### [AIM OF THE EXERCISE]
Beginning at the first line of the data, print each line exactly, stopping after the line that contains "cloth_t = 0.6; // [0.4:0.1:1.5]".

>> Begin GIVEN DATA

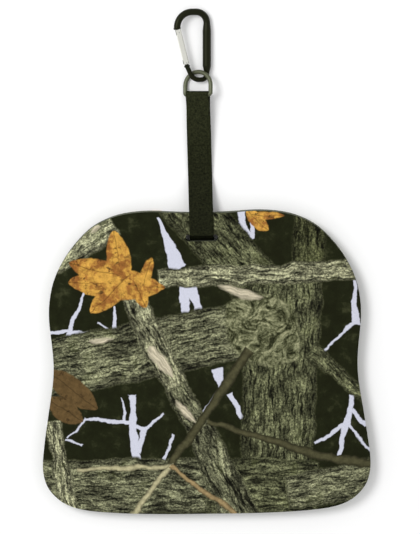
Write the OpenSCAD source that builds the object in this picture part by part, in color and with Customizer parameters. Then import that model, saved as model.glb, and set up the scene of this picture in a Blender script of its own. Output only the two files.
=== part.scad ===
// Foam field seat pad with a webbing hang loop, a D-ring and a spring-gate carabiner.
// Millimetres. The pad lies flat: +Z up, +Y towards the hang loop, +X to the right.
// The origin is the middle of the pad's underside.

/* [Pad] */
// Widest part of the pad, near its lower edge
pad_w = 355.6; // [250:0.1:450]
// Height of the pad, from the lower edge to the shoulders of the upper edge
pad_l = 330; // [230:1:420]
// Thickness of the whole pad, both cloth faces included
pad_t = 19; // [12:0.5:30]
// Thickness of each laminated cloth face
cloth_t = 0.6; // [0.4:0.1:1.5]

/* [Slot] */
// Length of the hang slot, across the pad
slot_w = 35.5; // [28:0.5:45]
// Width of the hang slot
slot_h = 7.4; // [5:0.1:12]
// Distance of the slot's centre above the pad's centre
slot_y = 136.3; // [100:0.1:150]
// Sideways offset of the slot and its webbing from the pad's centreline
slot_x = -2.5; // [-5:0.1:5]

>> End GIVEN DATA

### [RESPONSE FOR THIS EXERCISE]
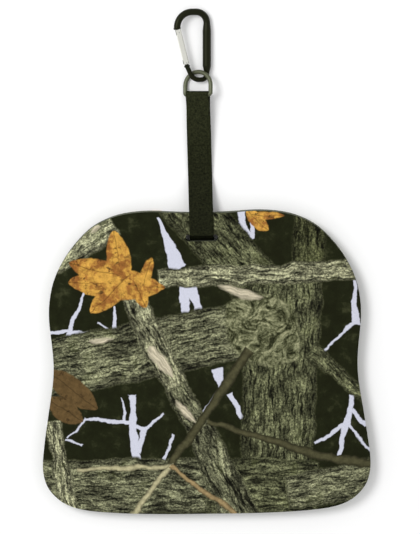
Write the OpenSCAD source that builds the object in this picture part by part, in color and with Customizer parameters. Then import that model, saved as model.glb, and set up the scene of this picture in a Blender script of its own. Output only the two files.
=== part.scad ===
// Foam field seat pad with a webbing hang loop, a D-ring and a spring-gate carabiner.
// Millimetres. The pad lies flat: +Z up, +Y towards the hang loop, +X to the right.
// The origin is the middle of the pad's underside.

/* [Pad] */
// Widest part of the pad, near its lower edge
pad_w = 355.6; // [250:0.1:450]
// Height of the pad, from the lower edge to the shoulders of the upper edge
pad_l = 330; // [230:1:420]
// Thickness of the whole pad, both cloth faces included
pad_t = 19; // [12:0.5:30]
// Thickness of each laminated cloth face
cloth_t = 0.6; // [0.4:0.1:1.5]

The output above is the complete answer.